Exercise directions: Copy each line exactly.

Data excerpt:
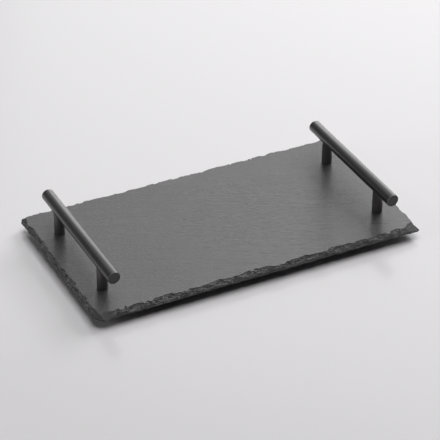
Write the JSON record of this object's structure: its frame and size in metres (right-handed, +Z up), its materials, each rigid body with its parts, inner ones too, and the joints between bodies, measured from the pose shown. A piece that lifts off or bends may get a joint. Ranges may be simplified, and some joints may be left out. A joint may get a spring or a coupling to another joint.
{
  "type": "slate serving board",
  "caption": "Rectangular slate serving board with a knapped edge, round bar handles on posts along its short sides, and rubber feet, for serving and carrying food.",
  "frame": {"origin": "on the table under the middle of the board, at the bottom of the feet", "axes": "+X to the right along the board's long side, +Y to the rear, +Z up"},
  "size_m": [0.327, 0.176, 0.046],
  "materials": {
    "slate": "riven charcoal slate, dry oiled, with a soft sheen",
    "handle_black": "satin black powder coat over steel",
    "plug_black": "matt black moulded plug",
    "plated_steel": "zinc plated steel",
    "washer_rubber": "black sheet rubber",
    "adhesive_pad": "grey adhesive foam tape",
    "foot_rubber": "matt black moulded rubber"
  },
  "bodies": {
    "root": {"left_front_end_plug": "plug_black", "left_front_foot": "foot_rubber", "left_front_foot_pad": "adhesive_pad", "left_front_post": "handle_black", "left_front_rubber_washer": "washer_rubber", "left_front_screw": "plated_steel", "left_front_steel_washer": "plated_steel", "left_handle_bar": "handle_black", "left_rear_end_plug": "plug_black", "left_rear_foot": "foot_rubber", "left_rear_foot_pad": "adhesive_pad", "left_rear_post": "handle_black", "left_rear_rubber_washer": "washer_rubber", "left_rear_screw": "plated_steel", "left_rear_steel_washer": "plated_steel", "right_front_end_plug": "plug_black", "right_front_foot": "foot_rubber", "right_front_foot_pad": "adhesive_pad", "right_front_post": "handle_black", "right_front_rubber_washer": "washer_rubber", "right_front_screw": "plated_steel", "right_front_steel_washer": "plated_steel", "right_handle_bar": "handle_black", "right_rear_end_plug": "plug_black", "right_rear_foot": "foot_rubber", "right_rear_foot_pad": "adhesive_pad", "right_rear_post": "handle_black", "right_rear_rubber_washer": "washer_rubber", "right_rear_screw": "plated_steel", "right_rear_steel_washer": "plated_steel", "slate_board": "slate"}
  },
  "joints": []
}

Result:
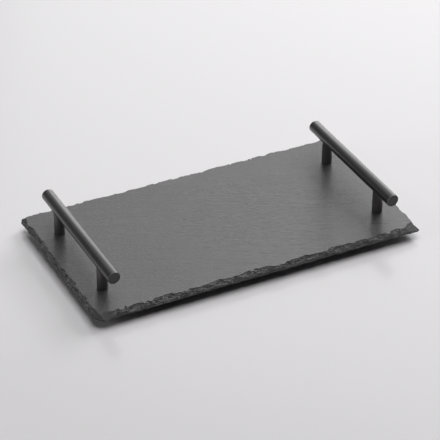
Write the JSON record of this object's structure: its frame and size in metres (right-handed, +Z up), its materials, each rigid body with its parts, inner ones too, and the joints between bodies, measured from the pose shown. A piece that lifts off or bends may get a joint. Ranges may be simplified, and some joints may be left out. A joint may get a spring or a coupling to another joint.
{
  "type": "slate serving board",
  "caption": "Rectangular slate serving board with a knapped edge, round bar handles on posts along its short sides, and rubber feet, for serving and carrying food.",
  "frame": {"origin": "on the table under the middle of the board, at the bottom of the feet", "axes": "+X to the right along the board's long side, +Y to the rear, +Z up"},
  "size_m": [0.327, 0.176, 0.046],
  "materials": {
    "slate": "riven charcoal slate, dry oiled, with a soft sheen",
    "handle_black": "satin black powder coat over steel",
    "plug_black": "matt black moulded plug",
    "plated_steel": "zinc plated steel",
    "washer_rubber": "black sheet rubber",
    "adhesive_pad": "grey adhesive foam tape",
    "foot_rubber": "matt black moulded rubber"
  },
  "bodies": {
    "root": {"left_front_end_plug": "plug_black", "left_front_foot": "foot_rubber", "left_front_foot_pad": "adhesive_pad", "left_front_post": "handle_black", "left_front_rubber_washer": "washer_rubber", "left_front_screw": "plated_steel", "left_front_steel_washer": "plated_steel", "left_handle_bar": "handle_black", "left_rear_end_plug": "plug_black", "left_rear_foot": "foot_rubber", "left_rear_foot_pad": "adhesive_pad", "left_rear_post": "handle_black", "left_rear_rubber_washer": "washer_rubber", "left_rear_screw": "plated_steel", "left_rear_steel_washer": "plated_steel", "right_front_end_plug": "plug_black", "right_front_foot": "foot_rubber", "right_front_foot_pad": "adhesive_pad", "right_front_post": "handle_black", "right_front_rubber_washer": "washer_rubber", "right_front_screw": "plated_steel", "right_front_steel_washer": "plated_steel", "right_handle_bar": "handle_black", "right_rear_end_plug": "plug_black", "right_rear_foot": "foot_rubber", "right_rear_foot_pad": "adhesive_pad", "right_rear_post": "handle_black", "right_rear_rubber_washer": "washer_rubber", "right_rear_screw": "plated_steel", "right_rear_steel_washer": "plated_steel", "slate_board": "slate"}
  },
  "joints": []
}